If the Mets have serious designs on competing for a World Series, the stated goal by rookie general manager Brodie Van Wagenen, they can't possibly plan on having Jason Vargas be their fifth starter the rest of the season.
After Vargas' latest debacle, in which he recorded just one out, was pulled after six batters and allowed four runs on two hits and three walks while throwing just 17 of his 36 pitches for strikes, it will be difficult for the Mets to justify even sending the lefty out for one more start.
"He's just not getting outs at this point," Mickey Callaway said of Vargas. "That's really all I can say."
In the short-term, because of an off day this Thursday, the Mets can skip Vargas' next turn and keep everyone else on normal rest, though Callaway said that would have to be discussed. Long-term, the Mets' problem is their lack of options.
Corey Oswalt, who would've been the top internal option to replace Vargas, relieved Vargas in the first and proceded to throw 90 pitches in 3.2 innings, allowing five runs on six hits and four walks. Dallas Keuchel will be brought up even more now as he remains a free agent, but whether team and player can reach an agreement that makes sense for both sides remains to be seen.
SNY's Andy Martino wrote during the week that Van Wagenen was still talking with Keuchel's agent, Scott Boras, to try to find common ground on the pitcher's value, and Martino noted that Keuchel becomes more appealing to the Mets every time Vargas takes the mound.
For now, the Mets must deal with this internally.
"We have to have other options," Callaway said when asked if there have been discussions about Vargas' role. "Our other option came in tonight after him and threw (90) pitches in three and (two thirds,) and gave up five. So that's kind of where we're at. Keep trying to get these guys to improve and throw the ball over the plate and be more effective. That's our job."
One way the Mets could go is to shift either Seth Lugo or Robert Gsellman to the rotation. If they went that route, one of them would need time to get stretched out, and the bullpen then becomes weaker.
"I think that (Lugo) and Gsellman are always in the discussion when we start thinking about things," Callaway said. "It's not just a reaction to tonight. When we're sitting around talking, we always know those two guys are options at some point. When you make a move like that, you affect other parts of the team. You take one of those guys out of the bullpen, then all of a sudden you probably need another quality bullpen arm. Those are discussions we have about everything, and it kind of always comes back to how we originally set this team up because that's probably our best bullpen."
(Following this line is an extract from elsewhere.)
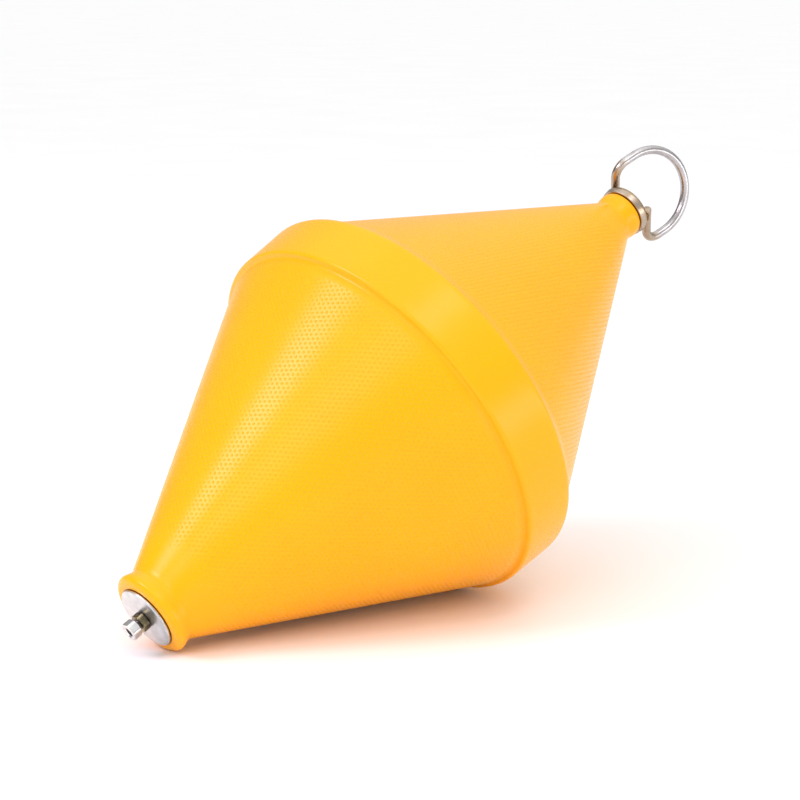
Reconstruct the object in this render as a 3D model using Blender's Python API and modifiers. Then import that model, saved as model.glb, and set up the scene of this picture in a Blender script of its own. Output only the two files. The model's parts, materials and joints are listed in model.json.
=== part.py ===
"""A double-cone marker buoy of about 400 mm by 700 mm, lying on the floor as it parks.

The yellow float is one moulding with a plain tube through its middle.  A steel tie rod runs
through the tube.  At one end it carries a dished plate, a jam nut and a taller end nut, and
at the other end a thick plate with a bent-bar mooring ring welded across it.  The rod, plates,
nuts and ring turn together in the float.

Everything is modelled upright along local +Z, from the nut end (0) to the ring end.  One empty
then lays the buoy down on its collar and its belt, and a second one carries what turns.
Units are metres, +Z is up.
"""

import math

import bpy
from mathutils import Vector

# ---------------------------------------------------------------- driving dimensions
ROUND_STEPS = 64                 # sides of the float, one of them flat on the floor
SMALL_STEPS = 36                 # sides of the plates
ROD_STEPS = 24                   # sides of the rod and of the holes around it
CROWN_STEPS = 25                 # stretches in the ring's half circle; odd, so one is in the middle
BEND_STEPS = 6                   # stretches in each of the ring's bends
EDGE_STEPS = 4                   # stretches in each rounding of a turned piece
DOME_STEPS = 5                   # stretches across the nut plate's domed face

FLOAT_LENGTH = 0.6860            # between the two end faces of the moulding
BELT_RADIUS = 0.1987             # at the belt's lower rim
BELT_FLARE = 0.0026              # how much wider the belt is at its upper edge
BELT_START = 0.2993              # station of the belt's lower rim
BELT_HEIGHT = 0.0547
BELT_RIM_ROUND = 0.0040          # rounding of the belt's lower rim
BELT_TOP_ROUND = 0.0040          # rounding of its upper edge, inwards
BELT_TOP_RISE = 0.0020           # and how far that rounding rises above the belt
GROOVE_DEPTH = 0.0080            # step from the belt's lower rim down to the lower cone
GROOVE_WIDTH = 0.0051            # width of the hollow fillet under the belt
SHOULDER_DEPTH = 0.0100          # soft step from the belt down to the upper cone
SHOULDER_WIDTH = 0.0087

NUT_COLLAR_RADIUS = 0.0421       # bead round the nut end
NUT_COLLAR_STATION = 0.0055      # where the bead is widest
NUT_COLLAR_FACE = 0.0345         # radius of the flat end face
NUT_NECK_RADIUS = 0.0395         # where the bead meets the lower cone
NUT_NECK_STATION = 0.0175

RING_COLLAR_RADIUS = 0.0256      # bead round the ring end
RING_COLLAR_SETBACK = 0.0055     # from the end face to where the bead is widest
RING_COLLAR_FACE = 0.0240
RING_NECK_RADIUS = 0.0240
RING_NECK_SETBACK = 0.0178

ROD_RADIUS = 0.0050              # M10 tie rod
ROD_CLEARANCE = 0.0010           # running gap round the rod inside the float's tube
ROD_RECESS = 0.0040              # how far the rod's end lies inside the end nut
ROD_PROUD = 0.0015               # how far the rod stands out of the ring plate
SEAT_GAP = 0.0003                # between pieces that touch

NUT_PLATE_RADIUS = 0.0309
NUT_PLATE_THICKNESS = 0.0027     # at the rim
NUT_PLATE_CROWN = 0.0006         # how far the middle stands above the rim
NUT_PLATE_LAND = 0.0130          # radius of the flat middle under the jam nut
NUT_PLATE_EDGE = 0.0008          # bevel of both rim edges

RING_PLATE_SEAT = 0.0268         # radius of the face against the float
RING_PLATE_RADIUS = 0.0275       # where the plate is widest
RING_PLATE_THICKNESS = 0.0105
RING_PLATE_ROUND = 0.0045        # rounding of the edge under the ring's feet
RING_PLATE_EDGE = 0.0005         # bevel of the edge against the float

NUT_ACROSS_FLATS = 0.0170        # M10
JAM_NUT_HEIGHT = 0.0075
END_NUT_HEIGHT = 0.0092
NUT_SPACING = 0.0028             # bare rod between the jam nut and the end nut
NUT_CHAMFER = math.radians(30.0)
CUTTER_REACH = 0.0050            # how far the nut cutters stand out of the nut

RING_BAR_RADIUS = 0.0047
RING_HALF_WIDTH = 0.0461         # axis to the centre-line of each leg
RING_LEG_HEIGHT = 0.0250         # from the feet up to the half circle, along the lean
RING_BEND_RADIUS = 0.0156        # centre-line radius where a leg bends into its foot
RING_FOOT_TURN = math.radians(27.2)   # feet turned out of the ring's own plane
RING_FOOT_LENGTH = 0.0483
RING_LEAN = math.radians(12.3)   # the loop leans out of the plane through the axis
RING_PARKED_TURN = math.radians(-3.4)  # how far the ring has swivelled from straight down

# ---------------------------------------------------------------- worked-out places
CONE_START_LOW = BELT_START - GROOVE_WIDTH
CONE_RADIUS_LOW = BELT_RADIUS - GROOVE_DEPTH
BELT_END = BELT_START + BELT_HEIGHT
BELT_RADIUS_HIGH = BELT_RADIUS + BELT_FLARE
CONE_START_HIGH = BELT_END + SHOULDER_WIDTH
CONE_RADIUS_HIGH = BELT_RADIUS_HIGH - SHOULDER_DEPTH

NUT_PLATE_FACE = -SEAT_GAP - NUT_PLATE_THICKNESS - NUT_PLATE_CROWN
JAM_NUT_BASE = NUT_PLATE_FACE - SEAT_GAP
JAM_NUT_END = JAM_NUT_BASE - JAM_NUT_HEIGHT
END_NUT_BASE = JAM_NUT_END - NUT_SPACING
END_NUT_END = END_NUT_BASE - END_NUT_HEIGHT
RING_PLATE_BASE = FLOAT_LENGTH + SEAT_GAP
RING_PLATE_TOP = RING_PLATE_BASE + RING_PLATE_THICKNESS
ROD_START = END_NUT_END + ROD_RECESS
ROD_END = RING_PLATE_TOP + ROD_PROUD
RING_FOOT_STATION = RING_PLATE_TOP + SEAT_GAP + RING_BAR_RADIUS


# ---------------------------------------------------------------- scene and materials
def clear_scene():
    """Remove every object, so that the script can be run again in the same file."""
    for item in list(bpy.data.objects):
        bpy.data.objects.remove(item, do_unlink=True)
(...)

Callaway was ejected after pulling Vargas for arguing balls and strikes. The manager said from the side he thought some of the called balls looked good, and felt after talking with some of his players that he had to defend Vargas, who maybe got squeezed by home plate umpire Alfonso Marquez on the walk to Nick Markakis. But aside from that, Vargas simply couldn't throw strikes when he needed to.
What makes the outing worse is that Vargas came across as delusional after the game when describing his performance, saying he was "confused" about the evening in response to a question about whether he's worried about his spot in the rotation.
"I'm just more focused on trying to understand what happened tonight and not too focused on what's gonna happen in the future," Vargas said. "Just kind of confused."
SNY's Steve Gelbs posed the right follow-up question, asking Vargas what he was confused by.
"Just the way the inning played out. I didn't really feel like I was struggling in the fact that I was out of sorts," Vargas answered. "There were some balls hit on the ground and that's really it."
Vargas said he "wasn't out there long enough" to assess what was off with him Saturday, and at one point he said, "I thought I made some good pitches."
Confusing, indeed. What isn't, though, is the problem the Mets have with the No. 5 spot in their rotation. The fact that they have very few options may buy Vargas more time. Callaway at one point mentioned Vargas' improved second half from 2018 to convey that Vargas has shown an ability to provide quality outings as a Met.
But the Mets are trying to win now, and if they want to achieve the lofty goals they set for themselves this season, they're going to have to find a solution sooner than later.